**Dataset content**
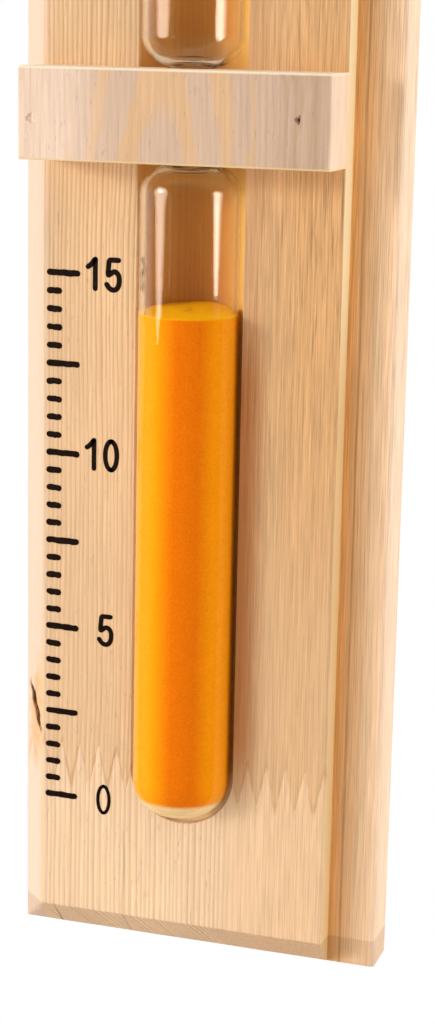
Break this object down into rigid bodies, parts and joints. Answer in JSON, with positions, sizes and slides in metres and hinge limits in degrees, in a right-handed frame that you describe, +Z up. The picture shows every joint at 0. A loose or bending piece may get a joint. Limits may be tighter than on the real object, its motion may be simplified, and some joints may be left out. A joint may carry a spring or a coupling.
{
  "type": "sauna sand timer",
  "caption": "Wall sand timer for a sauna: a bevelled pine board turns on a bolt and carries a closed glass of orange sand in its groove, under a wooden strap.",
  "frame": {"origin": "on the wall, on the axis of the pivot bolt, midway between the two wall screws", "axes": "+Z up along the board, -Y out of the wall towards the viewer, +X to the viewer's right"},
  "size_m": [0.0739, 0.0471, 0.3294],
  "materials": {
    "pine": "planed and sanded, bare",
    "pine_end": "planed and sanded, bare",
    "strap_pine": "planed and sanded, bare",
    "plate_pine": "planed, bare",
    "brad_steel": "dull, darkened",
    "clear_glass": "clear, polished",
    "orange_sand": "fine dry grains, matt",
    "zinc_steel": "zinc plated, satin",
    "nylon": "smooth, matt"
  },
  "bodies": {
    "wall_side": {"wall_plate": "plate_pine", "pivot_bolt": "zinc_steel", "bolt_washer": "zinc_steel", "friction_washer": "nylon", "nut_washer": "zinc_steel", "lock_nut": "zinc_steel"},
    "turning_board": {"board_main": "pine", "board_end": "pine_end", "strap": "strap_pine", "brad_left": "brad_steel", "brad_right": "brad_steel", "glass_tube": "clear_glass", "sand": "orange_sand"}
  },
  "joints": [
    {"name": "board_turn", "type": "hinge", "parent": "wall_side", "child": "turning_board", "pos_m": [0, -0.02, 0], "axis": [0, 1, 0], "continuous": true}
  ]
}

**What you need to do**
Take the lines above and print them exactly.

**Answer below**
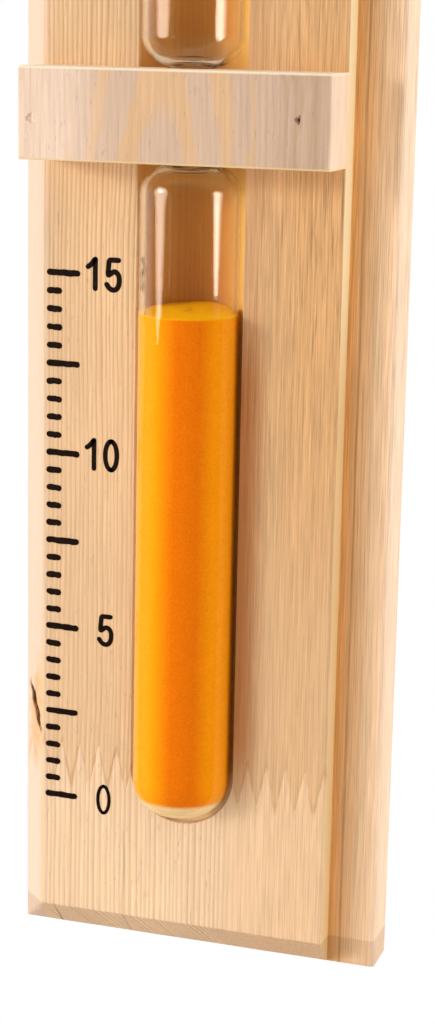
Break this object down into rigid bodies, parts and joints. Answer in JSON, with positions, sizes and slides in metres and hinge limits in degrees, in a right-handed frame that you describe, +Z up. The picture shows every joint at 0. A loose or bending piece may get a joint. Limits may be tighter than on the real object, its motion may be simplified, and some joints may be left out. A joint may carry a spring or a coupling.
{
  "type": "sauna sand timer",
  "caption": "Wall sand timer for a sauna: a bevelled pine board turns on a bolt and carries a closed glass of orange sand in its groove, under a wooden strap.",
  "frame": {"origin": "on the wall, on the axis of the pivot bolt, midway between the two wall screws", "axes": "+Z up along the board, -Y out of the wall towards the viewer, +X to the viewer's right"},
  "size_m": [0.0739, 0.0471, 0.3294],
  "materials": {
    "pine": "planed and sanded, bare",
    "pine_end": "planed and sanded, bare",
    "strap_pine": "planed and sanded, bare",
    "plate_pine": "planed, bare",
    "brad_steel": "dull, darkened",
    "clear_glass": "clear, polished",
    "orange_sand": "fine dry grains, matt",
    "zinc_steel": "zinc plated, satin",
    "nylon": "smooth, matt"
  },
  "bodies": {
    "wall_side": {"wall_plate": "plate_pine", "pivot_bolt": "zinc_steel", "bolt_washer": "zinc_steel", "friction_washer": "nylon", "nut_washer": "zinc_steel", "lock_nut": "zinc_steel"},
    "turning_board": {"board_main": "pine", "board_end": "pine_end", "strap": "strap_pine", "brad_left": "brad_steel", "brad_right": "brad_steel", "glass_tube": "clear_glass", "sand": "orange_sand"}
  },
  "joints": [
    {"name": "board_turn", "type": "hinge", "parent": "wall_side", "child": "turning_board", "pos_m": [0, -0.02, 0], "axis": [0, 1, 0], "continuous": true}
  ]
}